The next phase is that of deregulation of the Japanese economy. By the end of the year, exchange controls will have been swept away. Free trade, flexible labour markets, structural change, all these things are coming. And so on and so on. As you might have guessed by now, Mr Courtis is a buyer, both of the yen and the Japanese market.

For a rather less ebullient, and, I suspect, more realistic assessment, turn to Yutaka Kosai, president of the Japan Centre for Economic Research and a former senior official at the Japanese Ministry of Finance. His is an unpopular view in Japan, but a compelling and simple one, none the less. Japan, he argues, is reduced to growth rates of no more than the OECD average, which is very modest by comparison with the country's glory years.

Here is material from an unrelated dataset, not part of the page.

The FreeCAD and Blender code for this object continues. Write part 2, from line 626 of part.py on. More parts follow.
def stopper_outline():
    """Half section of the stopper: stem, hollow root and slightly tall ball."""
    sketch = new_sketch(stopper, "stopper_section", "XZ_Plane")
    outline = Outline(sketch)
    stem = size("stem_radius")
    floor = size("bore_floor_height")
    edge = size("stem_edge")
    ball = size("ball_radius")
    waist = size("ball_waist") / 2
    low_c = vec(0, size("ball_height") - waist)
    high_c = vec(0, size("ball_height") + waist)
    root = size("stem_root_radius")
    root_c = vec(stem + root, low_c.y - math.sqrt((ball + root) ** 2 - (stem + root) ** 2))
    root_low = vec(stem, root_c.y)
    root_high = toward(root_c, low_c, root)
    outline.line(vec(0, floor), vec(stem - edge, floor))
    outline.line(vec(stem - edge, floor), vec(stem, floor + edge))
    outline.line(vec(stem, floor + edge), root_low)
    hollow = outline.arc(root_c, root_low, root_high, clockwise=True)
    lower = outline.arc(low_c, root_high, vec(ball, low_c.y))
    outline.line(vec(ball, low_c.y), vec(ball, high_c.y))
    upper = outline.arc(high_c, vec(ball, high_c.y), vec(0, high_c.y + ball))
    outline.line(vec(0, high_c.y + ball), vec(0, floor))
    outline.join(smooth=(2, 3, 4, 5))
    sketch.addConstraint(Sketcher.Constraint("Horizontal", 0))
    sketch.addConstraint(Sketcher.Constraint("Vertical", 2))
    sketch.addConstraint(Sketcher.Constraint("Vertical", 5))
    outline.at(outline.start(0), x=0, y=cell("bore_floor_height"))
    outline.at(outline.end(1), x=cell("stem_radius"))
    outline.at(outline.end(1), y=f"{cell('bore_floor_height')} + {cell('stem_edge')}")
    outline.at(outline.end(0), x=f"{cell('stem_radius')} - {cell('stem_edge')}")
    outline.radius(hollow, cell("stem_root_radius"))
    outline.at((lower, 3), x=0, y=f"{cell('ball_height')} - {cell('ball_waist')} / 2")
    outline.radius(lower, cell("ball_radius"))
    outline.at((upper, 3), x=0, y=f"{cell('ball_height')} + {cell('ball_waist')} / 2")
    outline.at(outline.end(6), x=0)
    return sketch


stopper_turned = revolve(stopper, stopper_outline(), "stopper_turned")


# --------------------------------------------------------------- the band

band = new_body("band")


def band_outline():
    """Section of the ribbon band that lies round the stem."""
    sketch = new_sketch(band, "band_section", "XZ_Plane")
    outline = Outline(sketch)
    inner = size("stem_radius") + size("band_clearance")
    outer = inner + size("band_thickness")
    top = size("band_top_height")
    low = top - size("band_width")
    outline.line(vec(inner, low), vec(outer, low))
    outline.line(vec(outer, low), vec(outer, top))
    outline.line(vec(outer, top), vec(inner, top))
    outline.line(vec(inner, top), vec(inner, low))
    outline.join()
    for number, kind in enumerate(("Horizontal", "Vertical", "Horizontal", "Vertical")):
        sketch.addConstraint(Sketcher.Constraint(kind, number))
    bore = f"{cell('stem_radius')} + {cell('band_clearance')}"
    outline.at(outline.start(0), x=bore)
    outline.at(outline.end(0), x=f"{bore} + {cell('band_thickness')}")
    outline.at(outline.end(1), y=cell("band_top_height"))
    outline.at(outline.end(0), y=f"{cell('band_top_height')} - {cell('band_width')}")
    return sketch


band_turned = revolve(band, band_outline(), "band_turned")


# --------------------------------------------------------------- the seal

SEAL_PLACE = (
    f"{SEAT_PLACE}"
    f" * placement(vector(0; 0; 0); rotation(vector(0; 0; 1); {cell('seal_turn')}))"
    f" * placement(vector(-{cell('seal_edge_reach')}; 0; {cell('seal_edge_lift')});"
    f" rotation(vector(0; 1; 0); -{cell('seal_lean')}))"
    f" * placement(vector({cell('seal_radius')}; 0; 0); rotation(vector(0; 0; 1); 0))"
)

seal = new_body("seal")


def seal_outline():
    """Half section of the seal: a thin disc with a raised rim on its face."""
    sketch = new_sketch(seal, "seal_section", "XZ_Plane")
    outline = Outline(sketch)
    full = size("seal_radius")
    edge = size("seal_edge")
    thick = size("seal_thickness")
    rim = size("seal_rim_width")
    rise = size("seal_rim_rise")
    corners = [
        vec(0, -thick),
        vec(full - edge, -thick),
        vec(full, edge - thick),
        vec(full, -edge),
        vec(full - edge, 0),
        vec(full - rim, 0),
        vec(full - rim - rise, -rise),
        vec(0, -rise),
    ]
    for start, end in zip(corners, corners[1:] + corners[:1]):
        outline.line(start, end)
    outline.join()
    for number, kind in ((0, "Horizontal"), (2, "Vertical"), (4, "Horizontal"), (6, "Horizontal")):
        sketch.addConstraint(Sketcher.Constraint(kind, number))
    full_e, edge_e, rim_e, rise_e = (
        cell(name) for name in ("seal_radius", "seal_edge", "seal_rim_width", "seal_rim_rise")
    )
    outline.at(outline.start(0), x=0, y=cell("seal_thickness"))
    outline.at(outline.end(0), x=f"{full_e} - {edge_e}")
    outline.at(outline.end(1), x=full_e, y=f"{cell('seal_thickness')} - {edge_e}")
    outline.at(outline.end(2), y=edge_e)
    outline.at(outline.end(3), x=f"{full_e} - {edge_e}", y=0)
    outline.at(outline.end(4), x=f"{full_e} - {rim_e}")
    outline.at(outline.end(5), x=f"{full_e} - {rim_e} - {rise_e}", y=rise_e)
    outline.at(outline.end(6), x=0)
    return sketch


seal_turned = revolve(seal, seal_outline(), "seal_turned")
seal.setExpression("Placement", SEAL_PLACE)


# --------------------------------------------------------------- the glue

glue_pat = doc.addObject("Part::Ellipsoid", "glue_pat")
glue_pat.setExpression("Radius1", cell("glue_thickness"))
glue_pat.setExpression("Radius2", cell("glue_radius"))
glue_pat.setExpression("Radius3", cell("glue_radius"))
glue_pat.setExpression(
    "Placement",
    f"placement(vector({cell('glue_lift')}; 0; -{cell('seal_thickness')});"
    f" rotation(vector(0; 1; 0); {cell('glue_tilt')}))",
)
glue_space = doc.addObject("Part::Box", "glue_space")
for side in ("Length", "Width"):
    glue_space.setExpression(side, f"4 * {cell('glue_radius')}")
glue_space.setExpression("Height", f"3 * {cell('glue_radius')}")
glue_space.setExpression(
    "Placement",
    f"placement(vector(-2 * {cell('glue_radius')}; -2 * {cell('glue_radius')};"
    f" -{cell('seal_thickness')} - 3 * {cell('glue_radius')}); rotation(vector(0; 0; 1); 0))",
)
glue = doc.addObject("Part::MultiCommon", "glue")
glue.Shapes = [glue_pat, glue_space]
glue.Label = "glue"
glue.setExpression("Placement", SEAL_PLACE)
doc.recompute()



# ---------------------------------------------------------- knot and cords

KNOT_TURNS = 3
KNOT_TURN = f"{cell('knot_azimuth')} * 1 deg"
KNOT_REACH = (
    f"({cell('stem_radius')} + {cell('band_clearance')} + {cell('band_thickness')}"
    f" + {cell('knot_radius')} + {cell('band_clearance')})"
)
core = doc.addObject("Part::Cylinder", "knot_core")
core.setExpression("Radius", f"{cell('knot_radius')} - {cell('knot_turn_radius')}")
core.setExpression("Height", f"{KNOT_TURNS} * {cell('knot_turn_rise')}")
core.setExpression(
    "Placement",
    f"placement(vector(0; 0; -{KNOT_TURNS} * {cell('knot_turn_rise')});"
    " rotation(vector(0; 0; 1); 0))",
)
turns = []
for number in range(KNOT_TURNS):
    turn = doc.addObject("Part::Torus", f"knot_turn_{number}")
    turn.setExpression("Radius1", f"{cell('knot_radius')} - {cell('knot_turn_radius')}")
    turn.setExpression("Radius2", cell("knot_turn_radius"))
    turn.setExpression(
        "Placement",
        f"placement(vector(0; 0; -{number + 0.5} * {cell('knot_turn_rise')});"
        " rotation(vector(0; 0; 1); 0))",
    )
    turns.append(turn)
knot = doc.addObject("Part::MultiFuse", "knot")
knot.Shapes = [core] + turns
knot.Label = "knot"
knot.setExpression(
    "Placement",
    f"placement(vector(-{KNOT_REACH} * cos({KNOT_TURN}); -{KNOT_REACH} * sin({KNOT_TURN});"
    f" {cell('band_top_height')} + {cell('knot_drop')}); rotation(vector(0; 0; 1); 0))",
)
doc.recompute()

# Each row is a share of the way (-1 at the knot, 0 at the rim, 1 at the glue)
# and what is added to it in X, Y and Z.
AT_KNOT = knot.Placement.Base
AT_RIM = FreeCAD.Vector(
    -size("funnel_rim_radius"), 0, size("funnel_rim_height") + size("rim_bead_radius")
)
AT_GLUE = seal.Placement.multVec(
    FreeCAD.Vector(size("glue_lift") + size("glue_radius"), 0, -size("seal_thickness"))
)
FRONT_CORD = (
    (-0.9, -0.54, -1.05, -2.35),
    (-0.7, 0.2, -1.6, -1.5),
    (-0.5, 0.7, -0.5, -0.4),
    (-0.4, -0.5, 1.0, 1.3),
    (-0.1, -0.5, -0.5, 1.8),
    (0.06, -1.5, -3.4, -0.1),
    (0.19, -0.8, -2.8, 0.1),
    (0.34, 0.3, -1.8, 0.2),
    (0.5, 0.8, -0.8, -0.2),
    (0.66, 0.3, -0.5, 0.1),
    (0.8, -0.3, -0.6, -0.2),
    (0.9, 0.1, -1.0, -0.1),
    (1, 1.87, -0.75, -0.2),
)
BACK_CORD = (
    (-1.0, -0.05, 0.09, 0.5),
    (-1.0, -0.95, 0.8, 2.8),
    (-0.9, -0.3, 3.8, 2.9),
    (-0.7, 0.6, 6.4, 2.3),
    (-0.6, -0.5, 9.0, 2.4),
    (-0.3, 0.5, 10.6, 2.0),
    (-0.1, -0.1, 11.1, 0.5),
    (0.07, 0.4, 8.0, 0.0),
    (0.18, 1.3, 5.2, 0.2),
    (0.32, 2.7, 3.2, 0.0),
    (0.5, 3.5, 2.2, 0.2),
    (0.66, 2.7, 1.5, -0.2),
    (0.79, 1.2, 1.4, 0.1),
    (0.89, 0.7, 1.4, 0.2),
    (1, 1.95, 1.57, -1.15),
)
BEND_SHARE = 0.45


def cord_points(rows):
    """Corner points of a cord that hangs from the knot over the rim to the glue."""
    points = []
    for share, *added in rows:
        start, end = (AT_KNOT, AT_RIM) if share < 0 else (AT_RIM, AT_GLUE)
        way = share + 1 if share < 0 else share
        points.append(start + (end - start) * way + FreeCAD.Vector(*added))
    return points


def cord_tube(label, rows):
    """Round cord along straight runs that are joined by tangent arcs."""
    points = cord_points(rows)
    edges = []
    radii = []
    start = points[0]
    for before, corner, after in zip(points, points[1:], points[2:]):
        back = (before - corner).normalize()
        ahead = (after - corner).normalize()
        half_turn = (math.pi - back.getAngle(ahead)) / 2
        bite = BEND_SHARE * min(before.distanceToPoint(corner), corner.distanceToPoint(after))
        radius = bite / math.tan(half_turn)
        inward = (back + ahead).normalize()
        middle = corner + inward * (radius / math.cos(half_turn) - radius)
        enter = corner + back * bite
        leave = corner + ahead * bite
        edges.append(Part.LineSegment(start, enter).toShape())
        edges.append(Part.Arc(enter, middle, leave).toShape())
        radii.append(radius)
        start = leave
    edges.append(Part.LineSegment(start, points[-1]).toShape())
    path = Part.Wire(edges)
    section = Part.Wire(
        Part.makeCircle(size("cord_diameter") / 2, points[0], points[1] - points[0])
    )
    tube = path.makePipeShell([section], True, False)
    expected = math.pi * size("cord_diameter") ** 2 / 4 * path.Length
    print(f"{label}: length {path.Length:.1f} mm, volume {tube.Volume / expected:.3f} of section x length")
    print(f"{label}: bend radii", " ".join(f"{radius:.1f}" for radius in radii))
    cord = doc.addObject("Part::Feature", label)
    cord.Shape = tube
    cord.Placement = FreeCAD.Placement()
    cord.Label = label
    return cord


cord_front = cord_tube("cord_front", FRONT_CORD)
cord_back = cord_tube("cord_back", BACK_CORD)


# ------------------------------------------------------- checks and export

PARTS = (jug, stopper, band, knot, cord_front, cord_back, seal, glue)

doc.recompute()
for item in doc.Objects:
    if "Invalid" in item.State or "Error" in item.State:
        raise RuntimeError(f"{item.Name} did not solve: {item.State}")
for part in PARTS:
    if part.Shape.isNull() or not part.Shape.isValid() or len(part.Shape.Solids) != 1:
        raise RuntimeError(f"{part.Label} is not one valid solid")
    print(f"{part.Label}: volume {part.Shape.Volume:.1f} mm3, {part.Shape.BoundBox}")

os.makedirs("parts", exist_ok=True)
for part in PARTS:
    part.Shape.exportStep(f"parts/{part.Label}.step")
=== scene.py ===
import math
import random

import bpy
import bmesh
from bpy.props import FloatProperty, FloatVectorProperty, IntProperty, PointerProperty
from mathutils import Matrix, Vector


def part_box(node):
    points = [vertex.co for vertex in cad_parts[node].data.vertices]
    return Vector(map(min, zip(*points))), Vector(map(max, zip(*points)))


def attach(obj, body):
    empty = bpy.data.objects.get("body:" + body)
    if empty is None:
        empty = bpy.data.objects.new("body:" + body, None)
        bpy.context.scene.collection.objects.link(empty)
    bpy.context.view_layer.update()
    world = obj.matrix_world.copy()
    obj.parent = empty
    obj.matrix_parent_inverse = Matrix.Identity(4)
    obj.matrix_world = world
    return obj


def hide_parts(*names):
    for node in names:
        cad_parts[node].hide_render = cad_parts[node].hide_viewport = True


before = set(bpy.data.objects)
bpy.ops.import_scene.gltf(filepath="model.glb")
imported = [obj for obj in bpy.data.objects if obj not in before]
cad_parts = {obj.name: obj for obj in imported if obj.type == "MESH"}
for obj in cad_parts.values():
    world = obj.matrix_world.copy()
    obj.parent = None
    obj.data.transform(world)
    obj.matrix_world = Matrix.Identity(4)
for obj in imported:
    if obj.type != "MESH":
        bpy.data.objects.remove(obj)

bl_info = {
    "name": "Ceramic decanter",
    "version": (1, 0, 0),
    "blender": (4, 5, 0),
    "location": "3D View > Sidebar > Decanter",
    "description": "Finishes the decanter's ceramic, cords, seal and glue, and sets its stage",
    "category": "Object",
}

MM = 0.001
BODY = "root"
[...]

Successful structural reform is the only way out of a vicious circle of fiscal and monetary tightening. This in turn will bring very significant short- to medium-term problems with many companies in the protected service, construction and financial sectors finding it hard to survive. The banking crisis is most certainly yet not over. Moreover, there are some very worrying long-term demographic trends in Japan which would appear to rule out anything approaching a return to Japan's glory years. By the year 2010, Japan will have the most aged population in the world.

There is nothing particularly surprising about all this. Many of these problems are present in equal measure in the European economy too. The difference is that even at present depressed levels, Japanese stock prices are buoyed by valuations which in price/earnings terms are often double those of their US and European counterparts. Can this really be justified?

Unless the Japanese stock market meets Wall Street coming in the other direction - which is not altogether inconceivable given the heady rate of progress the other side of the pond - it seems hard to believe. Pedestrian growth rates and progressive integration into the global economy are not the stuff of a rip-roaring Japanese bull market. Mr Courtis has had some good calls on the Japanese market, but I know where I would put my money - with Mr Kosai.

The fortunes of the lira and the Italian bond market are curious objects of obsession for the British press, for unless you happen to own a house in Tuscany, the ups and downs of the Latin economies are about as relevant as a ten-bob note.

Oh no they're not, scream the City pages of Britain's predominantly Euro- sceptic press, for these economies are about to be incorporated in the euro and that's what's so wrong with this grand projet, you see. All this convergence in European currency and bond markets is a load of politically driven nonsense contradicted by underlying economic realities. It's bound to end in tears as the traders of London and New York finally get their way and correct this absurd, EMU-inspired aberration, they say.

Far be it from me to comment on these weighty matters, but is it not the case that cleverer Anglo-Saxon traders have actually been the ones making an absolute killing out of the "convergence play", as this phenomenon is known. You can bet your boots they will on the downside too, if and when it comes. For them the gathering pace of debate around the euro is just another trading opportunity, no more, no less.

Citing "the markets" to support your case, as if they were some all-seeing, all-powerful godhead, works both ways, for at the moment the markets point towards a successful euro; they don't support the Euro-sceptic case. The truth of the matter is that successful traders ride the wave until they think it about to break, and then they duck back to create another. It is actually no more complicated than that.

As for the Italian currency, most Brits will continue to think there are really only three words for it, the ones famously used by Richard Nixon at the height of Watergate. If you don't know what I mean, look it up in Bernstein and Woodward's book, for we are a family newspaper here.